» **Short exercise**
Reproduce verbatim the lines up to and including the one with "return wing_line(along) + PEDAL_PROUD", starting from the first.

» **Dataset content**

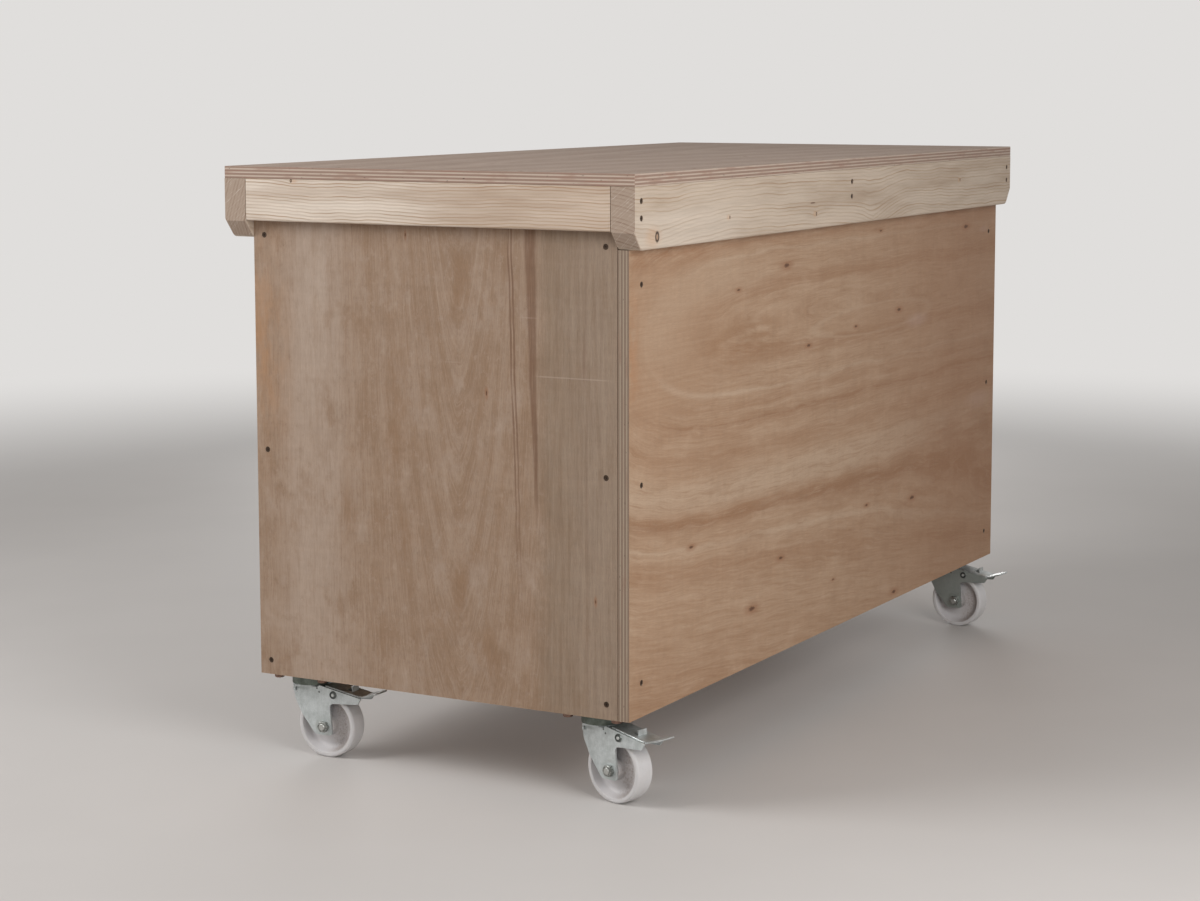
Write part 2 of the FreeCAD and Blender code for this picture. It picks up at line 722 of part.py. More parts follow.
def wheel():
    """Moulded wheel: round-edged tread, dished sides and a hub."""
    rim_inside = WHEEL_RADIUS - RIM_DEPTH
    web = WEB_THICKNESS / 2
    one_side = [
        (sleeve_radius + RUNNING_CLEARANCE, HUB_WIDTH / 2, BORE_EDGE),
        (HUB_RADIUS, HUB_WIDTH / 2, HUB_EDGE),
        (HUB_RADIUS + HUB_DRAFT, web + WEB_RISE, HUB_FILLET),
        (rim_inside - RIM_SLOPE, web, WEB_FILLET),
        (rim_inside, WHEEL_WIDTH / 2, RIM_EDGE),
        (WHEEL_RADIUS, WHEEL_WIDTH / 2, WHEEL_EDGE),
    ]
    other_side = [(radius, -across, rounding) for radius, across, rounding in reversed(one_side)]
    axle = Vector(TRAIL, 0, WHEEL_RADIUS)
    section = rounded_wire(one_side + other_side, lambda p: axle + Vector(p.x, p.y, 0))
    return Part.Face(section).revolve(axle, Vector(0, 1, 0), 360)


def pedal_line(along):
    """Height of the pedal plate's upper face."""
    return wing_line(along) + PEDAL_PROUD


def with_shoulders(channel):
    """The pedal's channel, its long upper edges rounded up to a relief cut at the bend."""
    half = leg_inner - PEDAL_SIDE_GAP
    first = pedal_start - CUT_OVERRUN
    last = pedal_bend - PEDAL_RELIEF
    top = pedal_line(first)
    section = rounded_wire([
        (-half, 0, 0),
        (half, 0, 0),
        (half, top, PEDAL_SHOULDER),
        (-half, top, PEDAL_SHOULDER),
    ], lambda p: Vector(first, p.x, p.y))
    rounded = Part.Face(section).extrude(Vector(last - first, 0, pedal_line(last) - top))
    pad_end = pedal_tip + PEDAL_TIP_LEAN + CUT_OVERRUN
    pad = block(last, pad_end, -half, half, 0, castor_height)
    shape = channel.common(rounded).fuse(channel.common(pad))
    for side in (-1, 1):
        corner = Vector(last, side * half, 0)
        shape = shape.cut(rod(PEDAL_RELIEF, corner, corner + Vector(0, 0, castor_height)))
    return shape


def brake_lever():
    """Pressed pedal: plate between the wings, side flanges, foot pad, tab and window."""
    half = leg_inner - PEDAL_SIDE_GAP
    start, bend = pedal_start, pedal_bend
    thick = PEDAL_THICKNESS
    tip_up = pedal_line(bend) + PEDAL_TIP_RISE
    tip_end = pedal_tip + PEDAL_TIP_LEAN
    plate = side_plate([
        (start, pedal_line(start), 0),
        (bend, pedal_line(bend), PEDAL_BEND_RADIUS),
        (pedal_tip, tip_up, PEDAL_TIP_EDGE),
        (tip_end, tip_up - thick, PEDAL_TIP_EDGE),
        (bend + PEDAL_TIP_LEAN, pedal_line(bend) - thick, PEDAL_BEND_RADIUS + thick),
        (start, pedal_line(start) - thick, 0),
    ], -half, half)
    plan = [
        (start, -half, 0),
        (tip_end, -half, PEDAL_TIP_CORNER),
        (tip_end, half, PEDAL_TIP_CORNER),
        (start, half, 0),
    ]
    plate = plate.common(flat_plate(plan, 0, castor_height))
    flange_end = bend - PEDAL_FLANGE_STOP
    flange_low = pin_up - PEDAL_FLANGE_DEPTH
    flanges = side_plate([
        (start, pedal_line(start) - thick / 2, 0),
        (flange_end, pedal_line(flange_end) - thick / 2, 0),
        (pin_along + PEDAL_FLANGE_REACH, flange_low, PEDAL_FLANGE_ROUNDING),
        (pin_along - PEDAL_FLANGE_REACH, flange_low, PEDAL_FLANGE_ROUNDING),
        (start, pedal_line(start) - PEDAL_FLANGE_DEPTH, 0),
    ], -half, half)
    between = half - PEDAL_FLANGE
    flanges = flanges.cut(block(0, tip_end, -between, between, 0, castor_height))
    shape = with_shoulders(plate.fuse(flanges))
    window_start = tab_along - TAB_HEIGHT - WINDOW_END_ROOM
    window_half = TAB_WIDTH / 2 + WINDOW_SIDE_ROOM
    shape = shape.cut(block(window_start, tab_along, -window_half, window_half, 0, castor_height))
    foot = pedal_line(tab_along) - thick
    tab_top = foot + thick + TAB_HEIGHT
    tab = side_plate([
        (tab_along, foot, 0),
        (tab_along + TAB_THICKNESS, foot, 0),
        (tab_along + TAB_THICKNESS - TAB_LEAN, tab_top, 0),
        (tab_along - TAB_LEAN, tab_top, 0),
    ], -TAB_WIDTH / 2, TAB_WIDTH / 2)
    shape = shape.fuse(tab)
    pin_bore = BRAKE_PIN_RADIUS + RUNNING_CLEARANCE
    return shape.cut(cross_bore(pin_bore, pin_along, pin_up)).removeSplitter()


def brake_shoe():
    """Block under the pedal plate; pressed, its flat face all but meets the tread."""
    under = pedal_line(shoe_start) - PEDAL_THICKNESS
    shoe = side_plate([
        (shoe_start, under, 0),
        (shoe_end, pedal_line(shoe_end) - PEDAL_THICKNESS, 0),
        (shoe_end, pin_up - SHOE_DEPTH, 0),
        (shoe_start, pin_up - SHOE_DEPTH, 0),
    ], -SHOE_WIDTH / 2, SHOE_WIDTH / 2)
    pivot = Vector(pin_along, 0, pin_up)
    axle = Vector(TRAIL, 0, WHEEL_RADIUS)
    across = Vector(0, 1, 0)
    middle = Vector((shoe_start + shoe_end) / 2, 0, under) - pivot
    pressed = FreeCAD.Rotation(across, PEDAL_TRAVEL).multVec(middle) + pivot
    slope = math.degrees(math.atan2(pressed.x - axle.x, pressed.z - axle.z))
    reach = WHEEL_RADIUS + SHOE_CLEARANCE
    cutter = block(-reach, reach, -SHOE_WIDTH, SHOE_WIDTH, -reach, reach)
    cutter.translate(axle)
    cutter.rotate(axle, across, slope)
    cutter.rotate(pivot, across, -PEDAL_TRAVEL)
    return shoe.cut(cutter)


def brake_pin():
    """Riveted pin through both wings and the pedal's flanges; its heads are dished."""
    rim = leg_outer + BRAKE_PIN_RIM_HEIGHT
    dish = leg_outer + BRAKE_PIN_DISH_HEIGHT
    end = leg_outer + BRAKE_PIN_HEAD_HEIGHT
    head = BRAKE_PIN_HEAD_RADIUS
    rim_inside = head - BRAKE_PIN_SLANT - BRAKE_PIN_RIM_WIDTH
    one_end = [
        (0, end),
        (BRAKE_PIN_NUB_RADIUS, end),
        (BRAKE_PIN_NUB_RADIUS + BRAKE_PIN_SLANT, dish),
        (rim_inside - BRAKE_PIN_SLANT, dish),
        (rim_inside, rim),
        (head - BRAKE_PIN_SLANT, rim),
        (head, leg_outer),
        (BRAKE_PIN_RADIUS, leg_outer),
    ]
    pin = turned(one_end + [(radius, -across) for radius, across in reversed(one_end)])
    turn = FreeCAD.Rotation(Vector(0, 0, 1), Vector(0, 1, 0))
    pin.Placement = FreeCAD.Placement(Vector(pin_along, 0, pin_up), turn)
    return pin


def plate_screw():
    """Hexagon-headed screw driven up through plate and board."""
    head_top = plate_bottom - WASHER_THICKNESS
    head = hexagon(PLATE_SCREW_FLATS, PLATE_SCREW_HEAD)
    head.Placement = FreeCAD.Placement(Vector(0, 0, head_top), FreeCAD.Rotation(Vector(1, 0, 0), 180))
    shank = rod(PLATE_SCREW_RADIUS, Vector(0, 0, head_top), Vector(0, 0, head_top + PLATE_SCREW_LENGTH))
    return head.fuse(shank).removeSplitter()


def plate_washer():
    low = Vector(0, 0, plate_bottom - WASHER_THICKNESS)
    high = Vector(0, 0, plate_bottom)
    ring = rod(WASHER_RADIUS, low, high)
    return ring.cut(rod(PLATE_SCREW_RADIUS + SCREW_CLEARANCE, low, high))


def placed(shape, end, side, heading):
    """Copy of a castor's piece at its corner, turned to its heading."""
    copy = shape.copy()
    place = FreeCAD.Placement(
        Vector(end * castor_x, side * castor_y, 0), FreeCAD.Rotation(Vector(0, 0, 1), heading)
    )
    copy.Placement = place.multiply(copy.Placement)
    return copy


# ---------------------------------------------------------------- writing the pieces
def save_woodwork():
    save("top_board", top_board())
    save("front_rail", long_rail(-1))
    save("rear_rail", long_rail(1))
    save("left_end_rail", end_rail(-1))
    save("right_end_rail", end_rail(1))
    save("cross_rail", cross_rail())
    for name, (end, side, _) in CASTORS.items():
        save(f"{name}_post", post(end, side))
    save("front_panel", front_panel())
    save("left_end_panel", end_panel(-1))
    save("right_end_panel", end_panel(1))
    save("bottom_board", bottom_board())
    save("rail_screws", rail_screws.screws)
    save("front_panel_screws", front_panel_screws.screws)
    save("end_panel_screws", end_panel_screws.screws)
    save("top_screws", top_screws.screws)
    save("board_screws", board_screws.screws)


def save_castors():
    turning = {
        "fork": fork(),
        "wheel": wheel(),
        "axle_bolt": axle_bolt(),
        "axle_nut": axle_nut(),
        "axle_sleeve": axle_sleeve(),
        "brake_lever": brake_lever(),
        "brake_shoe": brake_shoe(),
        "brake_pin": brake_pin(),
    }
    plate = castor_plate()
    pin = kingpin()
    race = ball_race()
    screw = plate_screw()
    washer = plate_washer()
    kingpins = []
    balls = []
    screws = []
    washers = []
    for name, (end, side, heading) in CASTORS.items():
        save(f"{name}_castor_plate", placed(plate, end, side, 0))
        for piece, shape in turning.items():
            save(f"{name}_{piece}", placed(shape, end, side, heading))
        kingpins.append(placed(pin, end, side, 0))
        balls.extend(placed(ball, end, side, 0) for ball in race)
        for centre in plate_hole_centres(end, side):
            for shape, group in ((screw, screws), (washer, washers)):
                copy = shape.copy()
                copy.translate(centre)
                group.append(copy)
    save("castor_kingpins", kingpins)
    save("castor_ball_races", balls)
    save("castor_plate_screws", screws)
    save("castor_plate_washers", washers)


os.makedirs("parts", exist_ok=True)
save_woodwork()
save_castors()
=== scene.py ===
import json
import math
from functools import reduce

import bpy
from mathutils import Matrix, Vector


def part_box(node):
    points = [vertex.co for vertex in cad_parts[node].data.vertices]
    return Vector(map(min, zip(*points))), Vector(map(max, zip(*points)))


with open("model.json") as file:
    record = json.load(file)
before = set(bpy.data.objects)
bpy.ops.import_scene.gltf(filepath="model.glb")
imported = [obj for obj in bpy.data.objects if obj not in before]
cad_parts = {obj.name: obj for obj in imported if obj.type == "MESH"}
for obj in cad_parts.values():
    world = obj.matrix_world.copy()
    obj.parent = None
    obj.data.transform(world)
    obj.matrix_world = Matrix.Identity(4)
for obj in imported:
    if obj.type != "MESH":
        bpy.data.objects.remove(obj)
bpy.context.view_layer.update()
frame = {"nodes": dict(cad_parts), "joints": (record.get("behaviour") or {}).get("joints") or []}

nodes = frame["nodes"]


# ---------------------------------------------------------------- long rails
# Two lengths of planed spruce, 38 x 89 mm, under the long edges of the top. Pale, with
# thin brown growth lines and a few small knots; the lower corners are sawn off.
class Value:
    """A number or colour inside a finish. Arithmetic on a number adds its Math nodes."""

    def __init__(self, finish, socket):
        self.finish = finish
        self.socket = socket

    def also(self, output):
        """Another output of the same node."""
        return Value(self.finish, self.socket.node.outputs[output])

    def math(self, operation, *others):
        settings = {"operation": operation}
        return self.finish.add("Math", settings, dict(enumerate((self, *others))))

    def __add__(self, other):
        return self.math("ADD", other)

    __radd__ = __add__

    def __sub__(self, other):
        return self.math("SUBTRACT", other)

    def __rsub__(self, other):
        return self.math("MULTIPLY_ADD", -1.0, other)

    def __mul__(self, other):
        return self.math("MULTIPLY", other)

    __rmul__ = __mul__

    def __truediv__(self, other):
        return self.math("DIVIDE", other)

    def __pow__(self, other):
        return self.math("POWER", other)

    def __abs__(self):
        return self.math("ABSOLUTE")

    def clipped(self):
        """No less than 0 and no more than 1."""
        return self.finish.add("Clamp", {}, {"Value": self})

    def larger(self, other):
        return self.math("MAXIMUM", other)

    def smaller(self, other):
        return self.math("MINIMUM", other)

    def fraction(self):
        """What is left over a whole number."""
        return self.math("FRACT")

    def faded(self):
        """e to the power of minus this value."""
        return (self * -1).math("EXPONENT")

    def rise(self, low, high):
        """0 under low, 1 over high and a smooth rise between; low may be the higher one."""
        settings = {"interpolation_type": "SMOOTHSTEP"}
        sockets = {"Value": self, "From Min": low, "From Max": high}
        return self.finish.add("MapRange", settings, sockets)

    def bell(self, middle, width):
        """1 at the middle, falling to 0 a width away on both sides."""
        return abs(self - middle).rise(width, 0)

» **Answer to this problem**
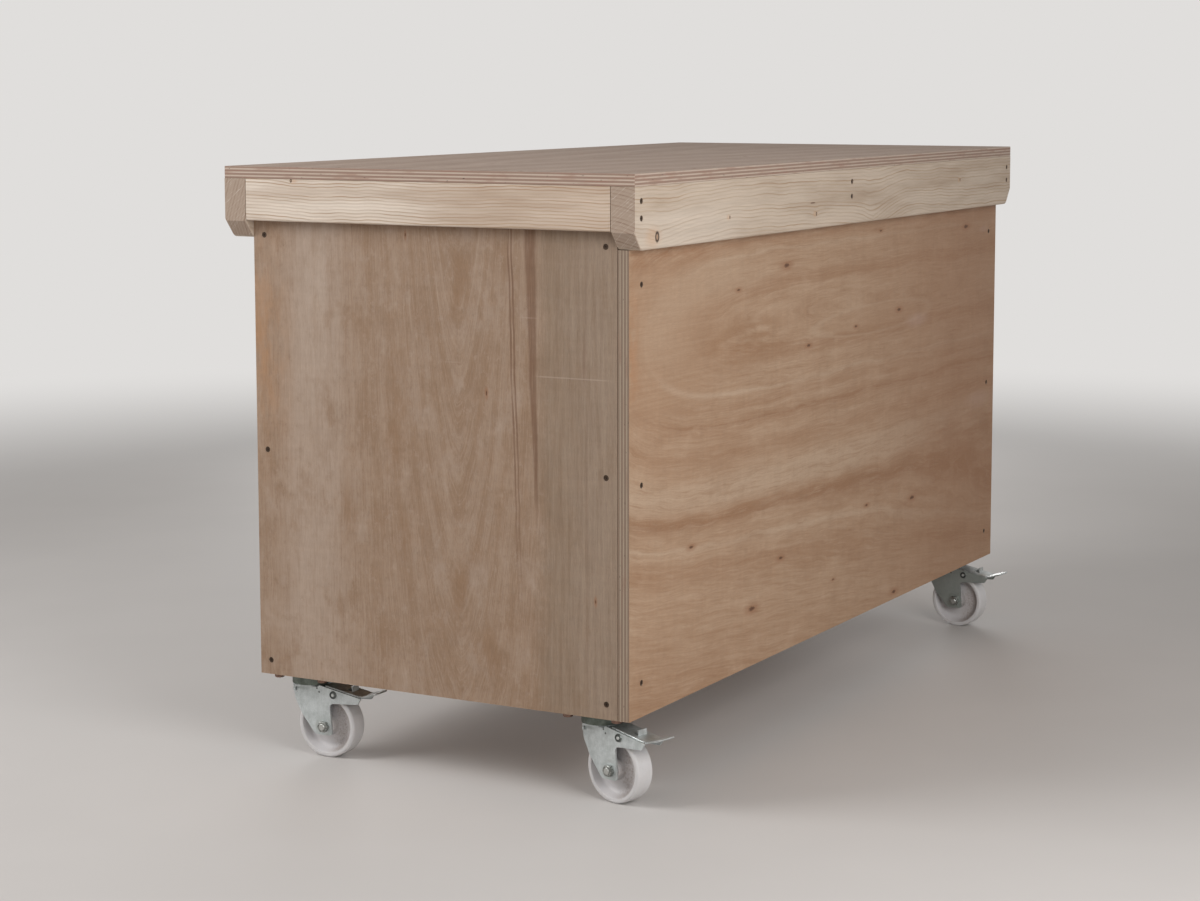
Write part 2 of the FreeCAD and Blender code for this picture. It picks up at line 722 of part.py. More parts follow.
def wheel():
    """Moulded wheel: round-edged tread, dished sides and a hub."""
    rim_inside = WHEEL_RADIUS - RIM_DEPTH
    web = WEB_THICKNESS / 2
    one_side = [
        (sleeve_radius + RUNNING_CLEARANCE, HUB_WIDTH / 2, BORE_EDGE),
        (HUB_RADIUS, HUB_WIDTH / 2, HUB_EDGE),
        (HUB_RADIUS + HUB_DRAFT, web + WEB_RISE, HUB_FILLET),
        (rim_inside - RIM_SLOPE, web, WEB_FILLET),
        (rim_inside, WHEEL_WIDTH / 2, RIM_EDGE),
        (WHEEL_RADIUS, WHEEL_WIDTH / 2, WHEEL_EDGE),
    ]
    other_side = [(radius, -across, rounding) for radius, across, rounding in reversed(one_side)]
    axle = Vector(TRAIL, 0, WHEEL_RADIUS)
    section = rounded_wire(one_side + other_side, lambda p: axle + Vector(p.x, p.y, 0))
    return Part.Face(section).revolve(axle, Vector(0, 1, 0), 360)


def pedal_line(along):
    """Height of the pedal plate's upper face."""
    return wing_line(along) + PEDAL_PROUD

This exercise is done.